During a House of Commons debate on housing benefit last week the secretary of state said (column 167):
“We now know that, according to the Office for National Statistics, the private marketplace in housing fell by around 5 per cent last year. At the same time, Local Housing Allowance rates had risen by 3 per cent. There is thus a 7 per cent gap with what is going on in the marketplace.”
However, the Department for Work and Pensions has now accepted that this was not true, and that the figures in fact came from a property website, findaproperty.com.
Ian Fletcher, director of policy at the British Property Federation, said: “DWP press officers and Ministers should not cut fast and loose with dodgy stats. I think the public will draw their own conclusions when the Secretary of State has access to the best statisticians in the land via the Office of National Statistics, and best rental data via the Valuation Office, and yet would prefer to use findaproperty.com.

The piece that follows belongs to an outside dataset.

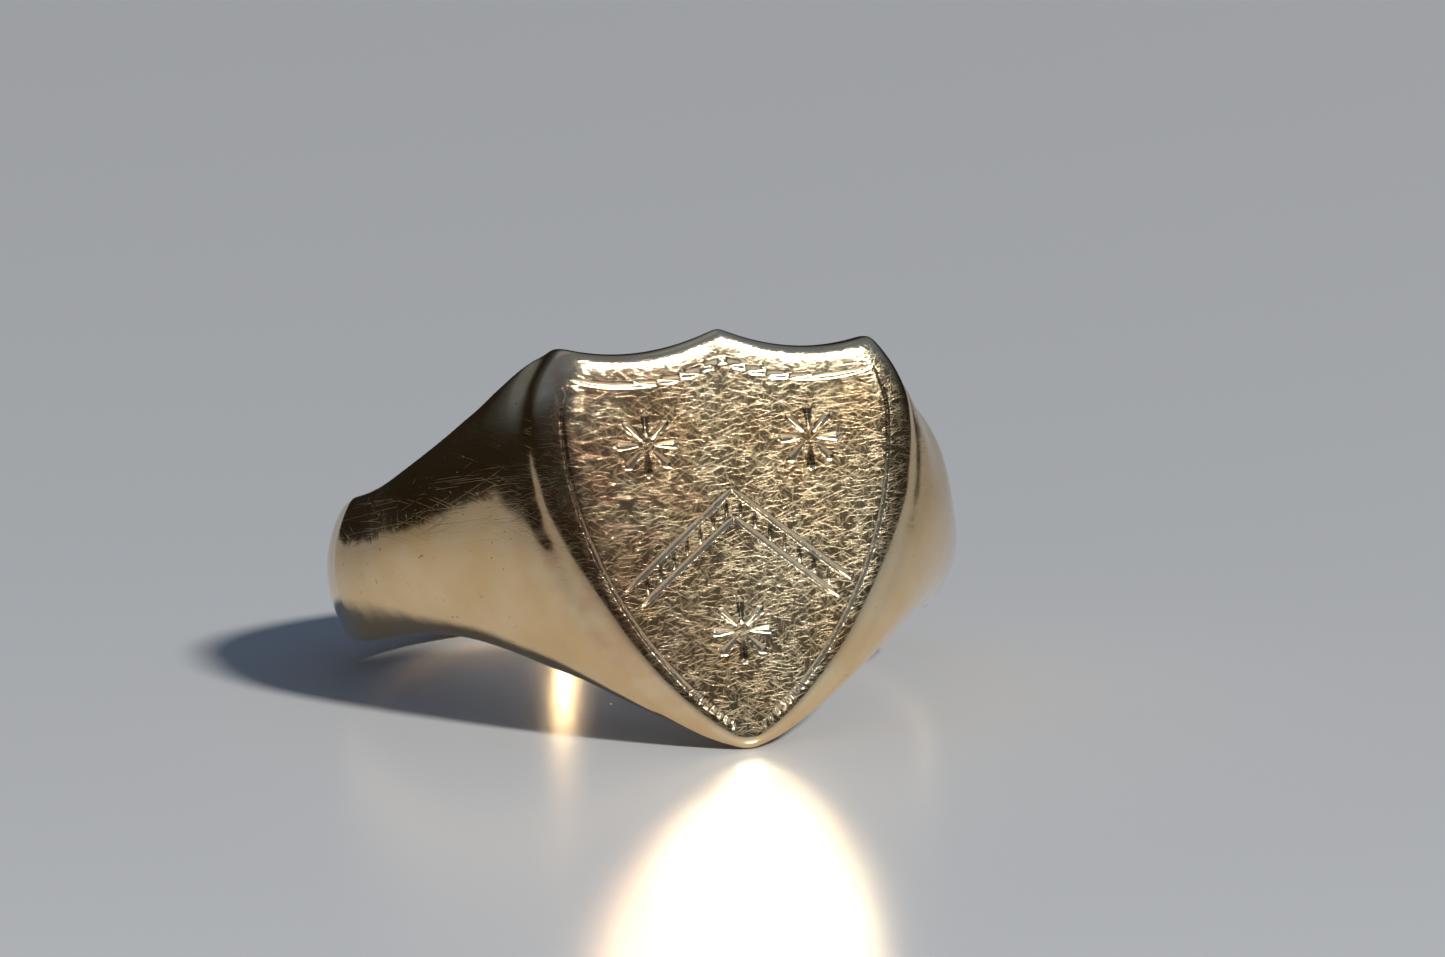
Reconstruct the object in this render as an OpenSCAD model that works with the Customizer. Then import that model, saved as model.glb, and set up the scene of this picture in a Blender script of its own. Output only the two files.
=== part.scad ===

“In an age of austerity it makes you wonder why taxpayers are paying for all these Government statisticians if the department would rather look up any old statistic off the web than use the professionals they have at their disposal.”
Duncan Smith’s claim ignores the fact that LHA payouts are based on market rent data from the Valuation Office, so if market rents fall, so will Local Housing Allowance rents, but inevitably there is a lag.
Indeed, Findaproperty.com’s own figures now show that UK rents are up 5.3 per cent this year. If the same DWP logic is applied it suggests that landlords are now in fact offering cut-price deals to LHA tenants.
* The DWP is already under investigation by the UK Statistics Authority. Chair Sir Michael Scholar ordered an investigation this month into the way the Department of Work and Pensions uses statistics following a string of concerns over the nature and presentation of statistics by the department.
* Data from the DWP shows that a greater proportion of the rise in the housing benefit bill since November 2008 was caused by increasing unemployment and by government policies on social housing, rather than by landlords pushing up the rents that they charge to housing benefit tenants.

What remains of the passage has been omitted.